Ort der Begegnung in Neuss Von der Romantik des Waschsalons

Nordstadt.  · In Hollywood-Filmen beginnen dort die ganz großen Liebesgeschichten. Ist das auch im letzten Waschsalon von Neuss so?

 Das Kissen von Hündin Matti ist für die eigene Waschmaschine zu groß.

Das Kissen von Hündin Matti ist für die eigene Waschmaschine zu groß.

Foto: Marie Ludwig

Sie kommen mit großen Körben, Taschen und Säcken. Auf Reisen sind sie nicht – wer verreist schon mit einem Haufen dreckiger Wäsche? Sie sind auf dem Weg zum „Eco Express Waschsalon“ an der Further Straße. Hinter großen Glasfronten stehen die Waschmaschinen in Reih’ und Glied, 25 an der Zahl, rotieren behäbig, schleudern im Turbogang.

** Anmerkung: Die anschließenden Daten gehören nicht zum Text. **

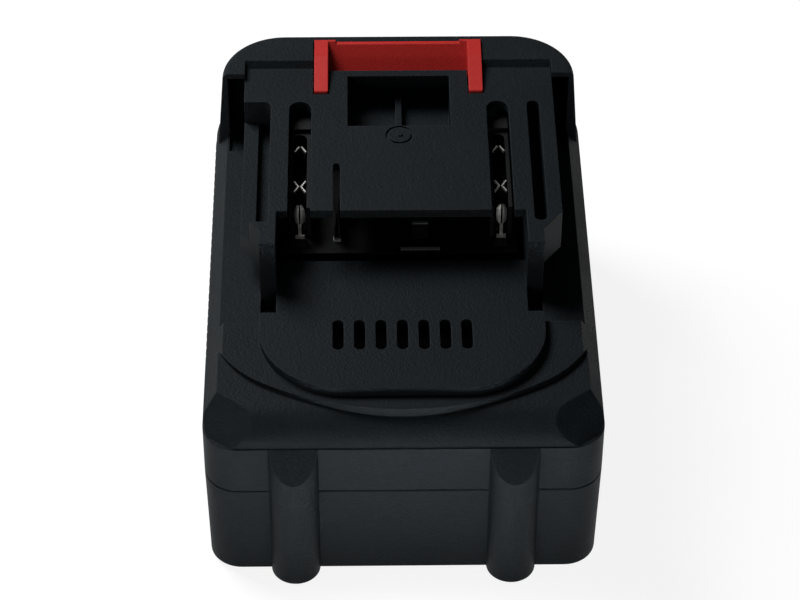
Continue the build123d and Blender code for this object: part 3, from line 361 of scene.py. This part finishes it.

„Lehnen Sie sich zurück“, steht auf ein paar weißen Klappstühlen. Setzen will sich Muhammad Butt allerdings nicht. Er ist nur kurz im Waschsalon, hat sich das Waschen mit einem Verwandten aufgeteilt. Dieser hat die großen Decken in die Maschine gefüllt. Butt übernimmt das Trocknen. Im rollbaren Wäschekörben schiebt er die nassen Decken über den gekachelten Boden. Es riecht nach Waschmittel und Weichspüler – Blütentraum, ein Hauch Pfirsich-Frische. Rein damit, Tür zu, bezahlen, Trocknernummer eingeben, Temperatur auswählen, Start. „Gerade für die größeren Dinge, ist ein Waschsalon schon sehr praktisch – das nutze ich öfter“, sagt der Selbstständige.

„Viele Nutzer kommen
aus umliegenden Örtchen“

Praktisch findet es auch Wolfgang Kurth. Der Kaarster Ingenieur ist allerdings heute zum ersten Mal in einem Waschsalon. Das Kissen für seine Hündin Matti ist für die heimische Waschmaschine zu groß. Und die Reinigung, die dafür bisher immer 35 Euro verlangte hatte, wollte es nicht mehr annehmen. Dabei ist es noch nicht einmal richtig verdreckt. Kurth deckt es immer mit einem Badehandtuch ab. Matti soll es gut haben.

Für sie steht Kurth nun also im Waschsalon. Dort sind jedoch die beiden Großwaschmaschinen besetzt, denn Muhammad Butts Decken sind noch nicht fertig. Bezahlt hat Kurth die Wäsche allerdings schon – als er aber waschen konnte, war zu viel Zeit vergangen. „War aber nicht schlimm. Ich habe ganz einfach mit einer Servicekraft telefonieren können und diese hat die Maschine wieder freigeschaltet“, sagt Kurth.

Betrieben wird der Selbstbedienungs-Salon von der Firma „Delta Wasch GmbH & Co. KG“, die deutschlandweit 20 Waschsalons besitzt. „Gerade in Neuss kommen viele aus den umliegenden Örtchen vorbei“, sagt Matthias Schäfer vom Unternehmen. Viele würden den Salon auch mangels Platz in der eigenen Wohnung nutzen. „Wieder andere ziehen so oft um, dass sich eine Anschaffung gar nicht erst lohnt.“

Als nächstes kommt Sonja Ellmer mit zwei großen Säcken bepackt in den Salon und wuchtet die blauen Tüten auf die Maschinenablage. Die Bürokauffrau wäscht regelmäßig ihre Plümmos, hier passen sie in die Maschine. „Ich komme eigentlich immer mit Leuten ins Gespräch“, sagt sie. Heute am Automaten. „Mist, nur ein Zwanziger“, sagt sie und dreht sich um. Ein Glück, das Wolfgang Kurth wechseln kann. „Sie sind ein Schatz“, sagt Ellmer.

Und auch, wenn es nur flüchtige Begegnungen sind: Der Salon ist nicht nur in Geschichten ein Ort der Begegnung – heute zwischen einem Selbstständigem, einem Ingenieur und einer Bürokauffrau.